The game was set to be the first sellout for a Munster senior hurling final at Semple Stadium since 2006.

The match was shown live on RTÉ One as part of The Sunday Game Live, with commentary from Marty Morrissey and Brendan Cummins.

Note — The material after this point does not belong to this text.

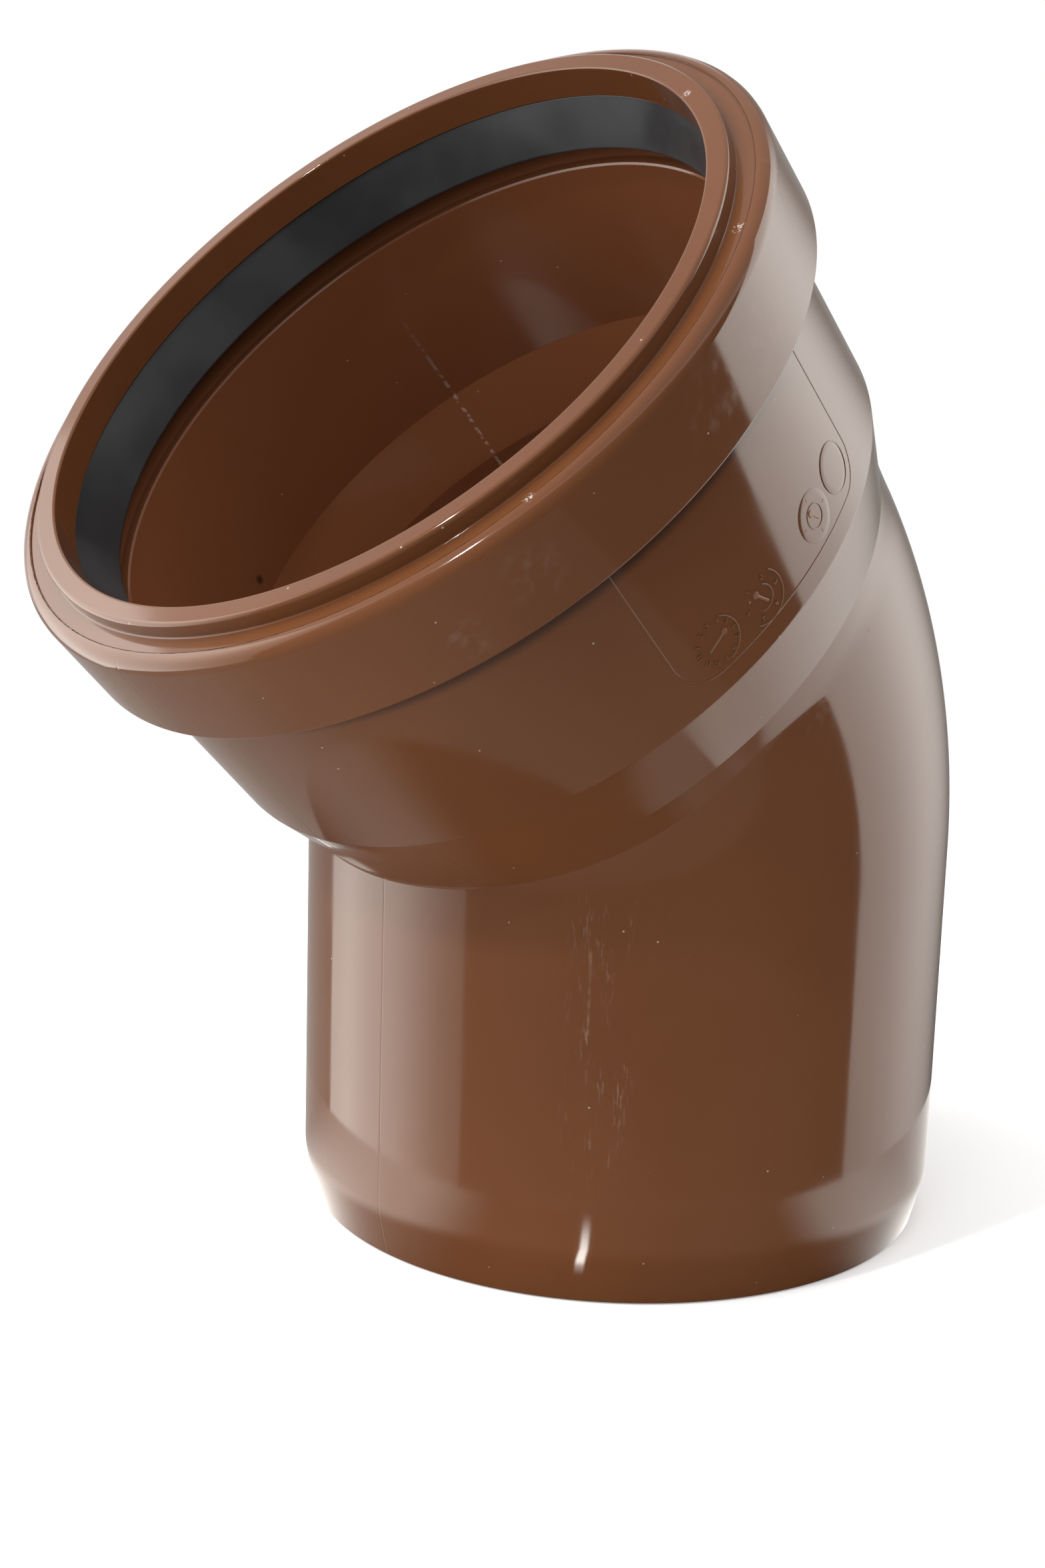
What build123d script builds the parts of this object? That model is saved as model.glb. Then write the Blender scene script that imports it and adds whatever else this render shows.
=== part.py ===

Clare were looking for their first Munster title since 1998, while Cork's last victory was in 2014. Cork manager Kieran Kingston was in his second year as manager, with Clare's joint managers Donal Moloney and Gerry O'Connor in their first year in charge.

==Team selection==
Conor Lehane had been a doubt for Cork but was named in the starting line-up for the final in an unchanged Cork team. Clare made two changes from the team that beat Limerick in the semi-final, with Cathal Malone replacing David Reidy and Oisín O'Brien starting instead of Gearóid O'Connell.

==Match==

===Summary===
Cork playing with the wind in the first half had a five-point lead at half time on a 1–10 to 0–8 scoreline with the Cork goal coming from Alan Cadogan when he broke free of Clare defender Oisin O’Brien before firing a low shot to the right from out on the left which went across Clare goalkeeper Andrew Fahy and into the net. Cadogan had scored 1–2 from play in the first half with his marker Oisin O’Brien being withdrawn and replaced with Séadna Morey. Clare were awarded a penalty in the 19th minute when Shane O'Donnell was fouled, but Tony Kelly hit his shot over the bar when he was going for a goal. Cork were three points ahead with ten minutes to go after a point by John Conlon and also three ahead with three minutes to go. Conor McGrath then got another point to cut the gap to two points before Cork scored three late points to seal the victory.

===Details===
9 July 2017
 Final
 1-25 - 1-20
  : P Horgan 0-13 (0-10f), A Cadogan 1-4, Mark Coleman (0-1 sideline) and S Harnedy 0-2 each, D Fitzgibbon, S Kingston, C Lehane and L Meade 0-1 each
  : T Kelly 0-10 (0-6f, 0-1pen), C McGrath 1-1, J Conlon 0-2, P Collins, A Cunningham, C Galvin, J McCarthy, D McInerney, S Morey and A Shanagher 0-1 each.